В таком изложении теория восприятия, разработанная в раннем формализме, выглядит достаточно завершенной и последовательной, поскольку предмет рефлексии ограничен сферой искусства, а не распылен в «спекулятивной» зоне между искусством и жизнью. Парадокс Шкловского состоит в том, что, с одной стороны, практический, автоматизированный мир не имеет никакого смысла, с другой – только в соотнесении с ним и возможно искусство, которое не существует само по себе, а противостоит автоматизации. Если Бергсон говорил о длительности как об универсальном свойстве материи и мышления, то Шкловский постулировал длительность свойством искусства, однако именно с помощью последнего намеревался преобразовать жизнь, вернуть ей реальную длительности, сделать ощутимым процесс ее течения. В 1920 г. в газете «Жизнь искусства» он писал: «В жизни мы летим через мир, как герои Жюль Верна летели с Земли на Луну в закрытом ядре. Но в нашем ядре нет окон. Вся работа художника-поэта и художника-живописца сводится, в первую голову, к тому, чтобы создать непрерывную, каждым своим местом ощутимую вещь» [Шкловский, 1990, с. 99][50]. Тотальная ощутимость равноценна тотальной индифферентности, ибо сводит на нет различие – первое условие ощутимости.
4. Бергсон и Эйхенбаум
Очевидными отсылками Шкловского к Бергсону тема далеко не исчерпывается. В упомянутой статье Кертис проводит достаточно красноречивые параллели между Бергсоном и Тыняновым[51], однако почти не говорит об отголосках бергсоновской парадигмы в работах Эйхенбаума. Бегло упоминаются отзывы Эйхенбаума на работы Бергсона, опубликованные в «доформалистский период». Исследователь замечает, что плюралистическое мировоззрение Эйхенбаума перекликается со взглядами Бергсона [Curtis, 1976, р. 110]. Между тем существуют более внятные свидетельства того, что и после вхождения Эйхенбаума в ОПОЯЗ Бергсон оставался для него актуальным мыслителем. Об этом, в частности, пишет Кэрол Эни, находящая у него следы влияния Бергсона вплоть до середины 1920-х годов [Any, 1994, р. 19]. Если видеть в Эйхенбауме лишь комментатора и текстолога, то влияние Бергсона вольно или невольно ограничивается критикой до 1916 г. и трактуется как пережиток [Серман, 1985, с. 75]. Если же воспринимать критика, историка и писателя как сосуществующие инстанции интеллектуальной практики в биографии Эйхенбаума, то Бергсон остается значимой фигурой, без влияния которой традиционные персонажи исторических повествований выглядели бы иначе.

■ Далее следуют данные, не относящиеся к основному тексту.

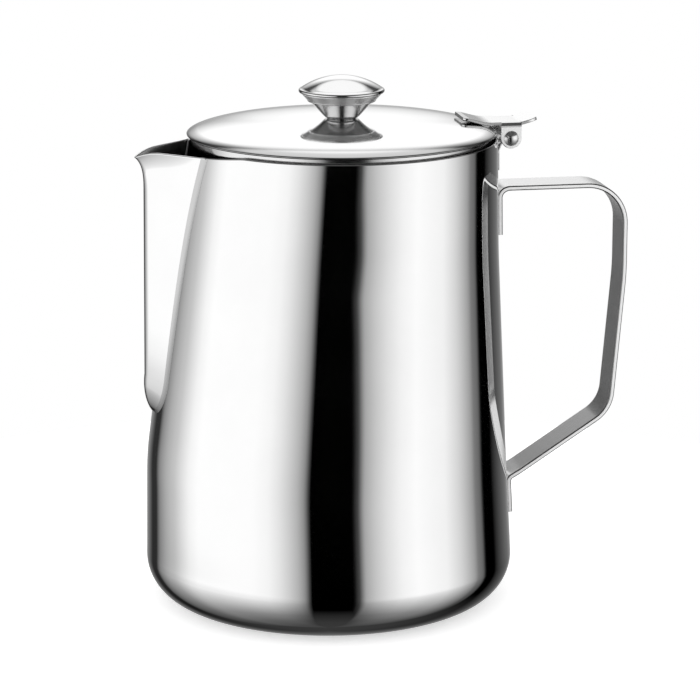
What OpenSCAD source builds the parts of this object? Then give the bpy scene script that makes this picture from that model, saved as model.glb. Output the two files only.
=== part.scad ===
/* [Body] */
// Height of the body's rim above the table
rim_h = 170.5; // [160:0.5:185]
// Radius of the body just above the rounding at the base
base_r = 67.4; // [60:0.1:75]
// Radius of the rounding between the base and the wall
corner_r = 16; // [8:0.5:22]
// Height at which the upright lower wall starts to lean in
girth_h = 54; // [35:1:70]
// Radius of the body there
girth_r = 66.1; // [58:0.1:75]
// How far the section there lies towards the spout
girth_offset = 0.8; // [0:0.1:3]
// Height at which the wall on the handle side turns upright again
neck_h = 131; // [110:1:145]
// Radius of the body there
neck_r = 59.3; // [55:0.1:66]
// How far the section there lies towards the handle
neck_shift = 2.6; // [0:0.1:5]
// Outer radius of the mouth
mouth_r = 56.4; // [50:0.1:62]
// How far the mouth lies towards the handle
mouth_shift = 4.95; // [0:0.05:8]
// Thickness of the drawn body sheet
wall = 0.8; // [0.6:0.1:1.2]

/* [Spout] */
// How far the spout's front edge stands out from the wall above its foot
spout_depth = 5; // [3:0.1:8]
// How much the front edge draws back from there to its lip
spout_setback = 0.8; // [0:0.1:2]
// How far the spout's rim lies below the body's rim
spout_rim_drop = 2.2; // [0.5:0.1:5]
// Height of the point where the spout runs out on the wall
spout_foot_h = 71.7; // [60:0.1:85]
// Height of the part of the foot that narrows to that point
spout_foot_rise = 14.3; // [10:0.1:20]
// Half width of the spout at the wall, just above its foot
spout_foot_half_w = 13.5; // [10:0.1:16]
// Half width of the spout at the wall, at its rim
spout_rim_half_w = 21.4; // [18:0.1:26]
// Radius of the spout's front edge
spout_nose_r = 6.5; // [4:0.1:8]
// Height of the flared lip
lip_h = 15; // [10:0.5:20]
// Overhang of the pouring tip
lip_reach = 3.5; // [1:0.1:6]
// How far the tip hangs below the spout's rim
lip_drop = 2.6; // [0:0.1:4]
// Length along which the rim droops to the tip
lip_drop_run = 8.5; // [5:0.5:12]
// Radius of the pouring tip, seen from above
lip_nose_r = 2; // [1.2:0.1:4]
// Thickness of the spout's sheet
spout_wall = 0.8; // [0.6:0.1:1]

/* [Handle] */
// Width of the handle strip
handle_w = 15.5; // [12:0.5:20]
// Thickness of the handle strip
handle_t = 1.8; // [1.2:0.1:2.5]
// How far the handle's top face lies below the body's rim
handle_drop = 18.4; // [16:0.1:25]
// Distance from the wall to the outer face of the grip
handle_depth = 48.6; // [40:0.1:60]
// Bend radius at the top corner, at the middle of the strip
handle_corner_r = 14.4; // [8:0.1:20]
// How far below the handle's top face the grip starts to lean in
grip_knee_drop = 34.1; // [28:0.1:45]
// Bend radius of that knee
grip_knee_r = 120; // [60:5:160]
// Angle by which the grip leans in
grip_lean = 4.9; // [0:0.1:8]
// How far the lower corner lies below the handle's top face
heel_drop = 85.7; // [75:0.1:95]
// Bend radius at the lower corner
heel_r = 13; // [6:0.5:16]
// Slope of the lower arm
arm_angle = 33.3; // [20:0.1:38]
// Bend radius of the upper tab
top_tab_r = 3.5; // [2:0.1:5]
// Bend radius of the lower tab
low_tab_r = 2.5; // [1.5:0.1:4]
// Length of the upper tab, from the handle's top face
top_tab_len = 18; // [12:0.1:26]
// Length of the lower tab, below its bend
low_tab_len = 12.9; // [8:0.1:18]

/* [Hinge] */
// Distance from the body's rim to the hinge pin, outwards
pin_stand = 4.65; // [4.2:0.05:7]
// How far the hinge pin lies below the body's rim
pin_drop = 0.9; // [0:0.1:2]
// Radius of the hinge pin
pin_r = 1.6; // [1.2:0.1:2]
// Radius of the pin's domed heads
pin_head_r = 2.75; // [2.2:0.05:3.4]
// Height of the pin's domed heads
pin_head_h = 1.3; // [0.8:0.1:2]
// Thickness of the bracket's sheet
bracket_t = 0.9; // [0.6:0.1:1.2]
// How far the bracket reaches down the wall from the body's rim
bracket_len = 12.7; // [10:0.1:15]
// How far below the body's rim the bracket bends away from the wall
bracket_bend_drop = 5.3; // [4.5:0.1:7]
// Width of the thumb plate
plate_w = 15.5; // [13:0.5:20]
// Thickness of the thumb plate
plate_t = 1.2; // [0.8:0.1:1.6]
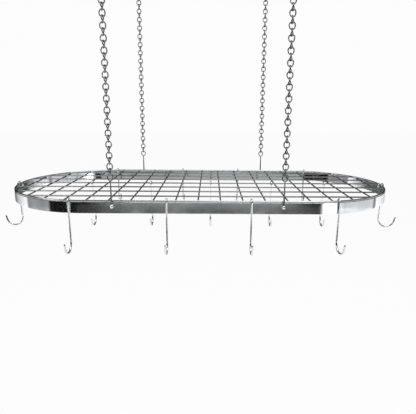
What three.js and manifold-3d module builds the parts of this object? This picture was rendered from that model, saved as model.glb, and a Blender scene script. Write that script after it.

В бытность адептом метафизической критики Эйхенбаум проявлял к философии Бергсона устойчивый интерес, причем не только к оригинальным сочинениям, но и к их рецепции в русской критике [Эйхенбаум, 1913 (а)]. В этих кратких, редуцирующих авторское присутствие отзывах знаменателен отбор актуальных тем. Так, в рецензии на оксфордские лекции 1911 г. внимание заостряется на восприятии как на «действительной основе нашего существа» [Эйхенбаум, 1912, с. 3014] и на «методе рассмотрения вещей sub specie durationis» [Там же, с. 3015]. По материалам этого же сочинения Эйхенбаум публикует также реферат, где формулирует принцип философии Бергсона уже в заглавии: «разрушение старого» и «построение нового», которое представляет собой единый и неделимый процесс [Эйхенбаум, 1913 (b), с. 494]. Этот принцип совмещает два измерения актуальной в будущем формалистской методологии: с одной стороны, оппозицию автоматизации и деавтоматизации, с другой – конфликтную модель истории («борьба и смена» по Тынянову).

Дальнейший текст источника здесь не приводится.